On the other hand, graceful degradation is the opposite of progressive enhancement, where the website design starts from a fuller, more advanced version that would be displayed on desktop. The designs then have to cut features or content in order to make the website compatible with a mobile browser.
In most cases, progressive enhancement design wins over graceful degradation. Mobile-first design is exactly a rule of progressive enhancement, and therefore there is no wonder why it is such a successful design method for web designers.
When designing for mobile-first it is important to consider that the need of those searching on mobile is probably different to those searching on a desktop. While those searching via desktop are probably looking for more detailed responses and additional information, on mobile it is far more likely the user is simply after quick information.
When designing for mobile-first the content must be very carefully considered. What does the user need to know first or most importantly? Designing this way will make the UX a lot simpler too as it will force the designer to reduce their use of extra functionality and elements in order to focus on that which is essential.
This doesn’t mean the extra functionality isn’t necessary but it is where you must consider how the user is searching and what their purpose may be. For example, a desktop user may be looking for more in-depth information and expecting full-size imagery and more whitespace whereas the mobile user just wants to be able to find the answer quickly.
When designing for mobile-first, then desktop, it is necessary to sort your information in primary, secondary and tertiary content to allow the essential content to be present on the mobile site, and then more can be progressively added to the larger desktop version.
There are a few mobile-first design principles that you can follow. As we have already mentioned, Content-first design is essential when designing for mobile because due to the reduced screen size, the content has to be clear and concise with all the essential information available at first glance or within a simple click.
Simplicity is key in mobile design. When users handle their mobile devices, they are using their fingers as opposed to a precise cursor, so you should not include too many trendy desktop features such as pop-ups. It is also important that everything is easily reachable, as the website should accommodate people using their phone with only one hand.
Users are much more distracted and likely to bounce when using mobile devices in comparison to desktops. This means that the performance of your mobile website is key. The connection speed should be quick and the links should work well to give the user a pleasant and easy experience, which will, in turn, reduce the bounce rate.

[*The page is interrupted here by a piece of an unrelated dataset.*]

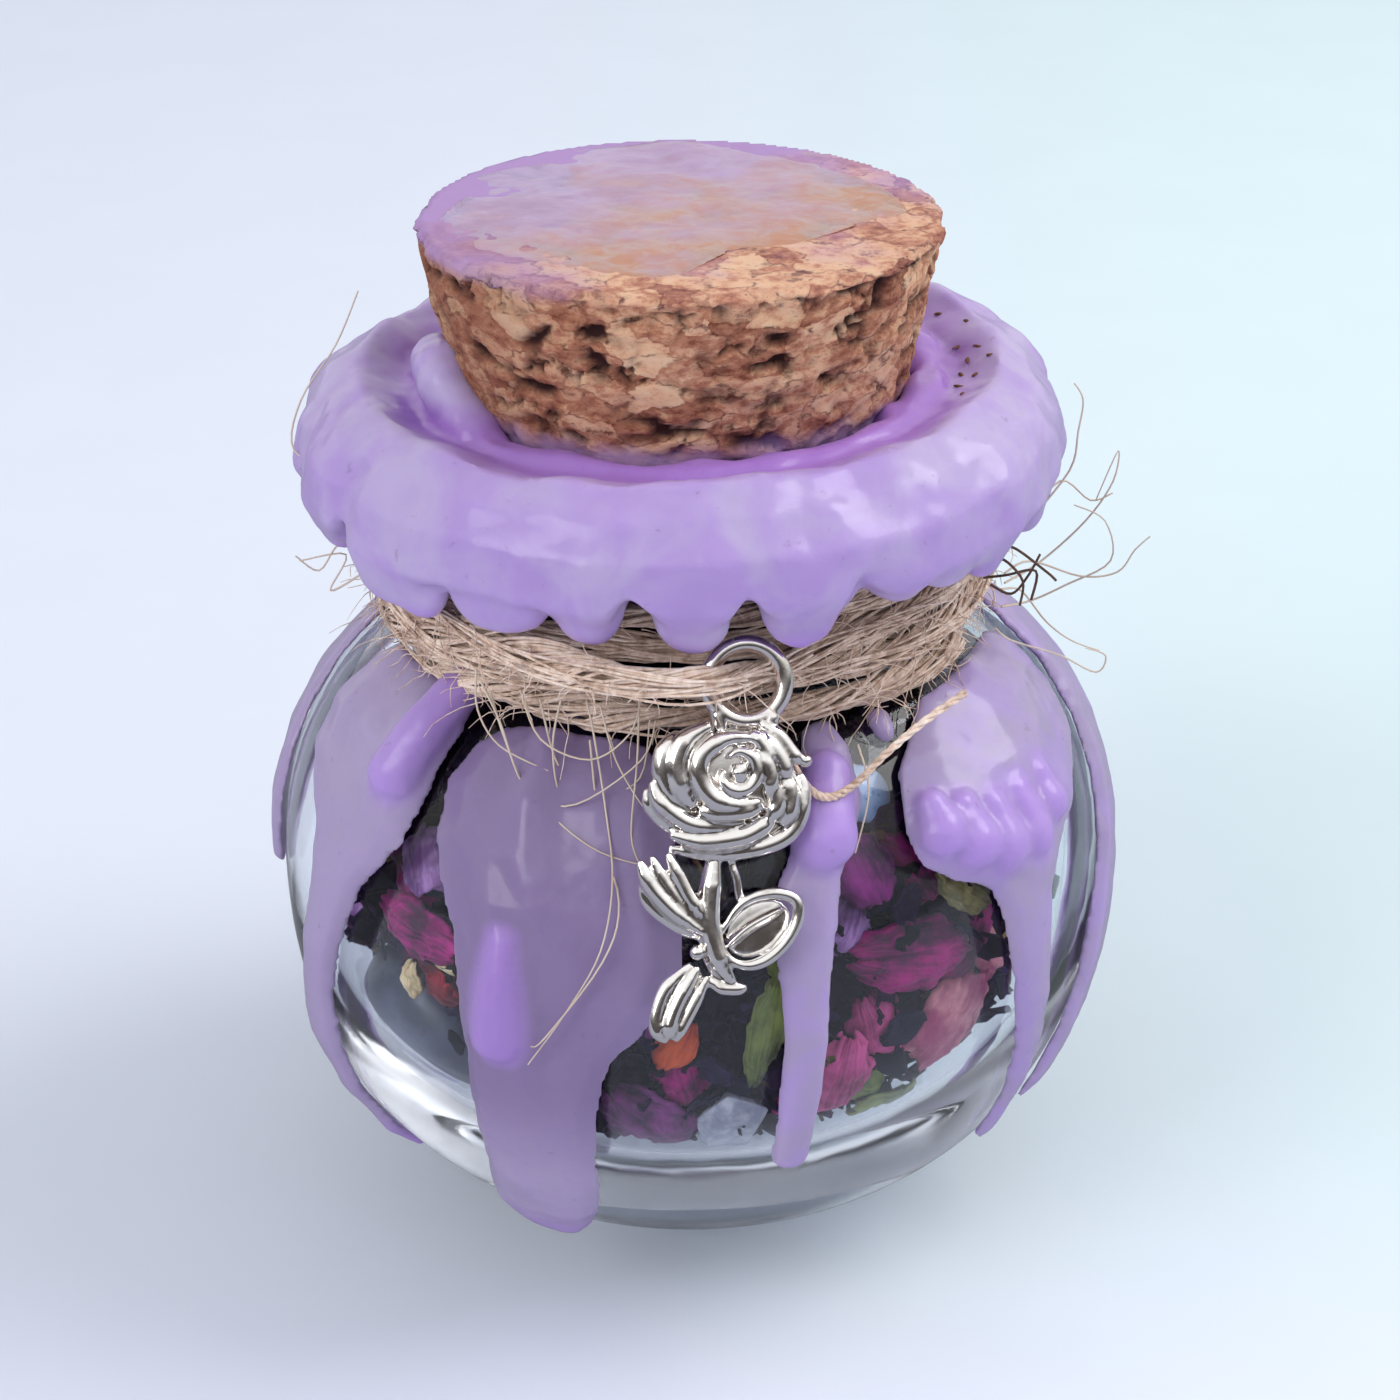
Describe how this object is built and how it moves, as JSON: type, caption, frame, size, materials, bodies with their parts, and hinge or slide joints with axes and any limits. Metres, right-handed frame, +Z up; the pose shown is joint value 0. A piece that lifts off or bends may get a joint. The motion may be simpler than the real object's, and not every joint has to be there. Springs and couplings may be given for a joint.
{
  "type": "spell jar",
  "caption": "Small round glass jar of dried herbs and petals, corked and sealed with dripping lavender wax, bound with jute twine and hung with a rose charm.",
  "frame": {"origin": "centre of the flat glass foot that the jar stands on", "axes": "+Z up along the jar axis, the charm hangs at the front, towards -Y, and +X is to the right of a viewer who faces it"},
  "size_m": [0.049, 0.0519, 0.0588],
  "materials": {
    "clear_glass": "smooth clear blown glass",
    "cork": "pressed cork chips with dark pits",
    "film_wax": "thin mauve wax film",
    "rim_wax": "smooth lavender candle wax",
    "run_wax": "translucent greyer lavender wax",
    "jute": "two-ply jute twine with loose fibres",
    "plated_metal": "bright silver plating on a casting",
    "dark_herbs": "dry near-black herbs",
    "grey_stone": "tumbled, satin",
    "quartz": "clear broken quartz",
    "pale_stone": "tumbled, satin",
    "magenta_petal": "dry petal with fine veins",
    "purple_petal": "dry petal with fine veins",
    "red_petal": "dry petal",
    "orange_petal": "dry petal",
    "pink_petal": "dry petal with fine veins",
    "green_leaf": "dry leaf with a midrib",
    "olive_leaf": "dry leaf with a midrib",
    "cream_petal": "dry floret"
  },
  "bodies": {
    "jar": {"glass_jar": "clear_glass", "cork_stopper": "cork", "cork_film": "film_wax", "rim_wax": "rim_wax", "twine": "jute", "wax_run_far_left": "run_wax", "wax_run_left": "run_wax", "wax_run_front": "run_wax", "wax_run_thin": "run_wax", "wax_run_short": "run_wax", "wax_run_right": "run_wax", "wax_run_far_right": "run_wax", "wax_run_back_right": "run_wax", "wax_run_back": "run_wax", "wax_run_back_left": "run_wax", "dried_herbs": "dark_herbs", "tumbled_stone": "grey_stone", "quartz_chip": "quartz", "blue_stone": "pale_stone", "petal_magenta_left": "magenta_petal", "petal_purple_left": "purple_petal", "petal_red_small": "red_petal", "petal_orange": "orange_petal", "petal_purple_low": "purple_petal", "petal_magenta_right": "magenta_petal", "petal_magenta_top": "magenta_petal", "petal_pink_right": "pink_petal", "petal_pink_low": "pink_petal", "leaf_centre": "green_leaf", "leaf_low_right": "green_leaf", "leaf_olive": "olive_leaf", "cream_floret": "cream_petal", "petal_back_1": "magenta_petal", "petal_back_2": "pink_petal", "petal_back_3": "purple_petal", "petal_back_4": "magenta_petal", "leaf_back_1": "green_leaf", "leaf_back_2": "olive_leaf", "leaf_back_3": "green_leaf"},
    "charm": {"rose_charm": "plated_metal"}
  },
  "joints": [
    {"name": "charm_swing", "type": "hinge", "parent": "jar", "child": "charm", "pos_m": [0.00293, -0.01847, 0.04045], "axis": [-0.6365, -0.7322, 0.2425], "range_deg": [0, 70]}
  ]
}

As mentioned above, users on mobile devices are more likely to leave your website due to distractions. It is therefore even more crucial that you use images that are attention-grabbing, bright and memorable. (But remember, the images cannot be too big, as this could slow the speed of your website!)
You are more likely to increase your conversions if you display a clear contact method so that your customers can easily contact you. A good way to do this is to include a live chat on your website, which works especially well on a mobile browser.
Neglecting to consider mobile-first web design in this day and age is somewhat of a virtual sin. Providing an easy experience for users on a website is after all the priority, by designing with the user in mind you are ensuring they have a pleasant experience.